With the banks profitable again, financial markets stable and tentative signs of recovery, policy makers such as U.S. Treasury Secretary Timothy Geithner and Bank of Italy Governor Mario Draghi are racing to lock in regulatory changes before they lose the political advantage.
Walter Mattli and Ngaire Woods, two professors at Britain's Oxford University, published research earlier this year that shows that the longer politicians wait to implement reforms after a financial crisis, the greater the chance that financial industry lobbyists and other specialists take over the process and water down reforms.
Mr. Geithner dismissed Mr. Ackermann's comments as "just lobbying."
"There is always some risk that if you do it too quickly, or you do it poorly, you'll create a bunch of unintended consequences and you will restrain innovation too much," Mr. Geithner told reporters Sunday. "But that's not the main risk we face. The main risk we face is making sure we sustain enough political will to put in place reforms that are going to be strong enough so that we can be more confident that this will be more stable."
Less than two weeks ago in Pittsburgh, the leaders of the Group of 20 countries endorsed a plan to force banks to hold more and higher-quality assets as capital, restrict leverage ratios and demand that compensation be tied to longer-term results, among other measures. They called on their finance ministers to define and implement specific rules over the next couple of years.
Former Canadian prime minister Paul Martin said at a conference in Waterloo, Ont., yesterday that the G20's handling of financial regulation will be one of the issues that determine the group's success as an organization for ordering the world's economy.
Mr.
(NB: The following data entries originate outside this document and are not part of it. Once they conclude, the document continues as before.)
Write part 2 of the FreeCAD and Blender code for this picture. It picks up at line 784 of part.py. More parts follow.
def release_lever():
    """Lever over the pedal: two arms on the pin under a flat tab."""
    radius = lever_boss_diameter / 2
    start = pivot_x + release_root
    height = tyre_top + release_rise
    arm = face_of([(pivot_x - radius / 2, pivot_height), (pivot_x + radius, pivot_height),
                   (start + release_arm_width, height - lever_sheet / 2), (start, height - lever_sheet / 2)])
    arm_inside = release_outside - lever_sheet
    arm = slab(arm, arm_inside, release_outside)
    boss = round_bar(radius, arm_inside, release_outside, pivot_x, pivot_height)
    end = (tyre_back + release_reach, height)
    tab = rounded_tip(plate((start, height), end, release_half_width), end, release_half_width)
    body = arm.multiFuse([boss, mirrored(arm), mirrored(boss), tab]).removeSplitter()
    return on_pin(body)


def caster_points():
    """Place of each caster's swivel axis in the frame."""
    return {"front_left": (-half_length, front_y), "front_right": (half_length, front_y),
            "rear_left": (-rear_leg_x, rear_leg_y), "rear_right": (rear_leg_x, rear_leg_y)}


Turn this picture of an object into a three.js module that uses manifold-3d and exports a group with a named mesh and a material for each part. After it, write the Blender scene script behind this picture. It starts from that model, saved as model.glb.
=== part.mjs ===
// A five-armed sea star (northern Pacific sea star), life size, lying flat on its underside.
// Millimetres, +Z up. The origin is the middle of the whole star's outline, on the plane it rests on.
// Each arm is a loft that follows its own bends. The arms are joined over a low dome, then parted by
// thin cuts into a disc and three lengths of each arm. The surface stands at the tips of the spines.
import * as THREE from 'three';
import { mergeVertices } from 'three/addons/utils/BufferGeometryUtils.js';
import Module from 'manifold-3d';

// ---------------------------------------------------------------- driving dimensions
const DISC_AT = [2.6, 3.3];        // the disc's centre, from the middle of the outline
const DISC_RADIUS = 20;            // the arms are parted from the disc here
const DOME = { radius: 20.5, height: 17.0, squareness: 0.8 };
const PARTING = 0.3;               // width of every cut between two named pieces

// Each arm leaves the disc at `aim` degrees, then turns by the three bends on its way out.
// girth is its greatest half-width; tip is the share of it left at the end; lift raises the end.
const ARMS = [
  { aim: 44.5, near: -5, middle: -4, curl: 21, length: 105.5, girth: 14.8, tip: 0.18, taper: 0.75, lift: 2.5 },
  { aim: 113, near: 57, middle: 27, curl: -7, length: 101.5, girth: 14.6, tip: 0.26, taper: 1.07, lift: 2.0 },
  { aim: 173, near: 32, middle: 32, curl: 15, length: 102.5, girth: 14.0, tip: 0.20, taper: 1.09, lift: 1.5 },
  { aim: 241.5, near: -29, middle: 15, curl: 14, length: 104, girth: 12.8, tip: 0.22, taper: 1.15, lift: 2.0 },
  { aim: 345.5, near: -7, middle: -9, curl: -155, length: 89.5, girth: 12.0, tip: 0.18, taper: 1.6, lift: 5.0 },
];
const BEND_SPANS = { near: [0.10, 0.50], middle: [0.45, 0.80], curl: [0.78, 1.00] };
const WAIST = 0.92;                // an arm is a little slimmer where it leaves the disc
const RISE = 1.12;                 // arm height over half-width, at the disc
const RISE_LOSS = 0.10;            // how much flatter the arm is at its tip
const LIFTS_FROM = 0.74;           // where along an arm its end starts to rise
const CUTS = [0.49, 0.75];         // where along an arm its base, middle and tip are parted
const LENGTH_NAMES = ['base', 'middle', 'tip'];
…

Martin told a conference organized by the Centre for Global Governance Innovation that the G20 should demand mandatory, not voluntary, enforcement of co-ordination by an international body. Without it, financial institutions could seek out jurisdictions with the weakest regulatory systems, he said.
"The time for the G20 to draw the line in the sand is now," Mr. Martin said. "While the right words were said in Pittsburgh, it's far from clear that all of the G20 members are prepared to live up to their commitments."
In Turkey, Mr. Draghi, who also heads the Financial Stability Board, a grouping of international regulators that's responsible for coming up with new regulations, said banks will have lots of time to get used to new rules.
The "new rules will be set out by year-end, will be calibrated next year" and "they will be phased in as conditions improve and recovery is assured with the aim of implementing them in the years 2011 and 2012," Mr. Draghi told reporters, according to Bloomberg News.